_INSTRUCTION_
Write each line out again exactly as written.

===== INFORMATION SHOWN =====

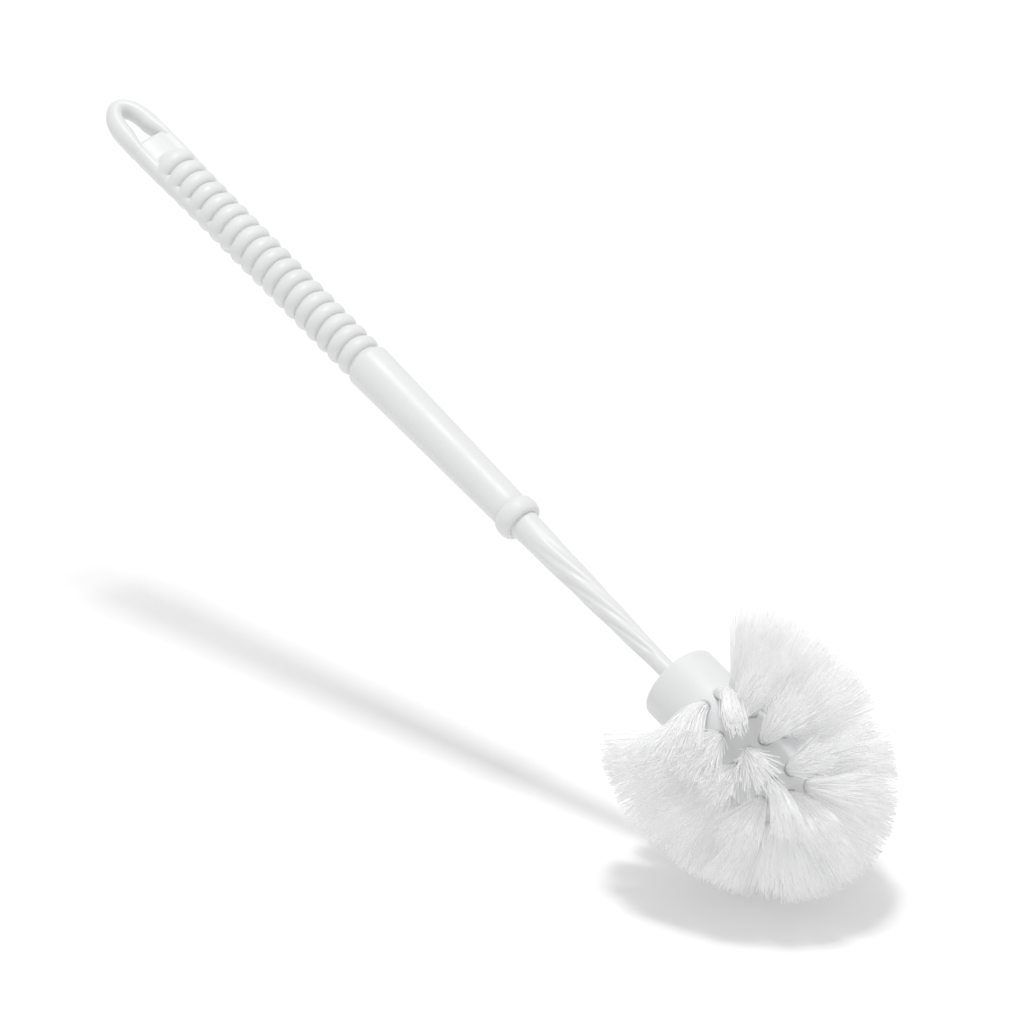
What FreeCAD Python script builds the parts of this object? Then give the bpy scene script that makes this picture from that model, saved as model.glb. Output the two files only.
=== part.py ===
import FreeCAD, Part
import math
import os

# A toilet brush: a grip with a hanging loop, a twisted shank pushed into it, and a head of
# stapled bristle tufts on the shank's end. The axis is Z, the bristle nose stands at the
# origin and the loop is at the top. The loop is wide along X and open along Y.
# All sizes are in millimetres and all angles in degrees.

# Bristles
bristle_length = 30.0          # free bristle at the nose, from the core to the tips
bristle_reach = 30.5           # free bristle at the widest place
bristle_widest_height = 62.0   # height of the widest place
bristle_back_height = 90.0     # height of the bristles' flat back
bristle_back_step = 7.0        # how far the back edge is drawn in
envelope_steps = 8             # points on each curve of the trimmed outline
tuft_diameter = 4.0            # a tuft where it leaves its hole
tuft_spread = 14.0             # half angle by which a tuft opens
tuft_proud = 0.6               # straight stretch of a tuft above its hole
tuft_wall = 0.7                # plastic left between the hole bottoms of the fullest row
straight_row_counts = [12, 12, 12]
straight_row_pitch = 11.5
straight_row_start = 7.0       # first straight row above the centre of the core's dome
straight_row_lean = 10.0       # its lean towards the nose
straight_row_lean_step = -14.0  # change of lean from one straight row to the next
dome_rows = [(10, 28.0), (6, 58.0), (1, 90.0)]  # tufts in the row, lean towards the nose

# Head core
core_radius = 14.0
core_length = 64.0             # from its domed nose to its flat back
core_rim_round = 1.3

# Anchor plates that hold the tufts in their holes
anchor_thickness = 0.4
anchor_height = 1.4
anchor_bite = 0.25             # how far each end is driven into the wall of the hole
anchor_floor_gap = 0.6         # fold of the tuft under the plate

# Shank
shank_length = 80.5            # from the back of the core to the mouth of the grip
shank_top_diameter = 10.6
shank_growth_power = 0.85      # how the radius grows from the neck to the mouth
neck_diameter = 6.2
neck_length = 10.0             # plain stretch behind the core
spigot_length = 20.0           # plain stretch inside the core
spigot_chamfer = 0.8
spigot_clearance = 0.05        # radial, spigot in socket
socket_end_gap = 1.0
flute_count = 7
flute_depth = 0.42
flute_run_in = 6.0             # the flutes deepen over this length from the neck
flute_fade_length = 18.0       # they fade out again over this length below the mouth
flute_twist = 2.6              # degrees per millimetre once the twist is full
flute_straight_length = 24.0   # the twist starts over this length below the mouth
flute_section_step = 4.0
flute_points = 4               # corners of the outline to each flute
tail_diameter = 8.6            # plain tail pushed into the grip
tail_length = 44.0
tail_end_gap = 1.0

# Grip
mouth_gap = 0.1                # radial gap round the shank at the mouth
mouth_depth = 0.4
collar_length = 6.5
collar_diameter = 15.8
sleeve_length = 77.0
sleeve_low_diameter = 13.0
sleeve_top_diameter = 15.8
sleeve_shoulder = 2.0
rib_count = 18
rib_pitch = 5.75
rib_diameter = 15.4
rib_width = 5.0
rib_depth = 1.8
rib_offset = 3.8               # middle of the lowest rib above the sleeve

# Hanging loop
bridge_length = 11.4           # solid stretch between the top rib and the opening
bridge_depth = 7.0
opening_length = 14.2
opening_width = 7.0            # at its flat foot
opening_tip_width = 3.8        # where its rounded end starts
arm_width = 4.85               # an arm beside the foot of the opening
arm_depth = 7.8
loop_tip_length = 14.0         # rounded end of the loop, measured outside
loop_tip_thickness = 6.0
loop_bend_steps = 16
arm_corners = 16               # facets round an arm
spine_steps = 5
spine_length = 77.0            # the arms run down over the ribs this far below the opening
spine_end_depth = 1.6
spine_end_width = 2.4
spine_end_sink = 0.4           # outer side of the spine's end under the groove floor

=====

_ANSWER FOR THE TASK_
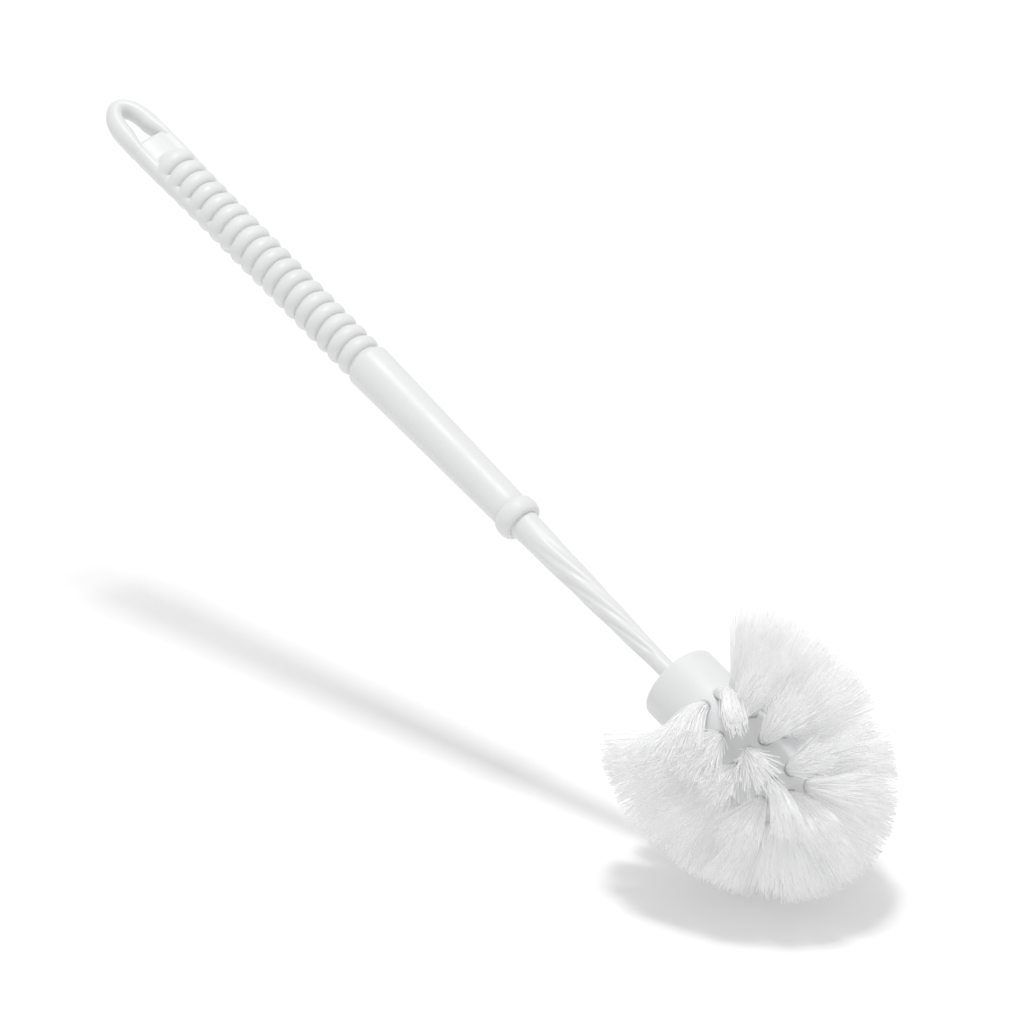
What FreeCAD Python script builds the parts of this object? Then give the bpy scene script that makes this picture from that model, saved as model.glb. Output the two files only.
=== part.py ===
import FreeCAD, Part
import math
import os

# A toilet brush: a grip with a hanging loop, a twisted shank pushed into it, and a head of
# stapled bristle tufts on the shank's end. The axis is Z, the bristle nose stands at the
# origin and the loop is at the top. The loop is wide along X and open along Y.
# All sizes are in millimetres and all angles in degrees.

# Bristles
bristle_length = 30.0          # free bristle at the nose, from the core to the tips
bristle_reach = 30.5           # free bristle at the widest place
bristle_widest_height = 62.0   # height of the widest place
bristle_back_height = 90.0     # height of the bristles' flat back
bristle_back_step = 7.0        # how far the back edge is drawn in
envelope_steps = 8             # points on each curve of the trimmed outline
tuft_diameter = 4.0            # a tuft where it leaves its hole
tuft_spread = 14.0             # half angle by which a tuft opens
tuft_proud = 0.6               # straight stretch of a tuft above its hole
tuft_wall = 0.7                # plastic left between the hole bottoms of the fullest row
straight_row_counts = [12, 12, 12]
straight_row_pitch = 11.5
straight_row_start = 7.0       # first straight row above the centre of the core's dome
straight_row_lean = 10.0       # its lean towards the nose
straight_row_lean_step = -14.0  # change of lean from one straight row to the next
dome_rows = [(10, 28.0), (6, 58.0), (1, 90.0)]  # tufts in the row, lean towards the nose

# Head core
core_radius = 14.0
core_length = 64.0             # from its domed nose to its flat back
core_rim_round = 1.3

# Anchor plates that hold the tufts in their holes
anchor_thickness = 0.4
anchor_height = 1.4
anchor_bite = 0.25             # how far each end is driven into the wall of the hole
anchor_floor_gap = 0.6         # fold of the tuft under the plate

# Shank
shank_length = 80.5            # from the back of the core to the mouth of the grip
shank_top_diameter = 10.6
shank_growth_power = 0.85      # how the radius grows from the neck to the mouth
neck_diameter = 6.2
neck_length = 10.0             # plain stretch behind the core
spigot_length = 20.0           # plain stretch inside the core
spigot_chamfer = 0.8
spigot_clearance = 0.05        # radial, spigot in socket
socket_end_gap = 1.0
flute_count = 7
flute_depth = 0.42
flute_run_in = 6.0             # the flutes deepen over this length from the neck
flute_fade_length = 18.0       # they fade out again over this length below the mouth
flute_twist = 2.6              # degrees per millimetre once the twist is full
flute_straight_length = 24.0   # the twist starts over this length below the mouth
flute_section_step = 4.0
flute_points = 4               # corners of the outline to each flute
tail_diameter = 8.6            # plain tail pushed into the grip
tail_length = 44.0
tail_end_gap = 1.0

# Grip
mouth_gap = 0.1                # radial gap round the shank at the mouth
mouth_depth = 0.4
collar_length = 6.5
collar_diameter = 15.8
sleeve_length = 77.0
sleeve_low_diameter = 13.0
sleeve_top_diameter = 15.8
sleeve_shoulder = 2.0
rib_count = 18
rib_pitch = 5.75
rib_diameter = 15.4
rib_width = 5.0
rib_depth = 1.8
rib_offset = 3.8               # middle of the lowest rib above the sleeve

# Hanging loop
bridge_length = 11.4           # solid stretch between the top rib and the opening
bridge_depth = 7.0
opening_length = 14.2
opening_width = 7.0            # at its flat foot
opening_tip_width = 3.8        # where its rounded end starts
arm_width = 4.85               # an arm beside the foot of the opening
arm_depth = 7.8
loop_tip_length = 14.0         # rounded end of the loop, measured outside
loop_tip_thickness = 6.0
loop_bend_steps = 16
arm_corners = 16               # facets round an arm
spine_steps = 5
spine_length = 77.0            # the arms run down over the ribs this far below the opening
spine_end_depth = 1.6
spine_end_width = 2.4
spine_end_sink = 0.4           # outer side of the spine's end under the groove floor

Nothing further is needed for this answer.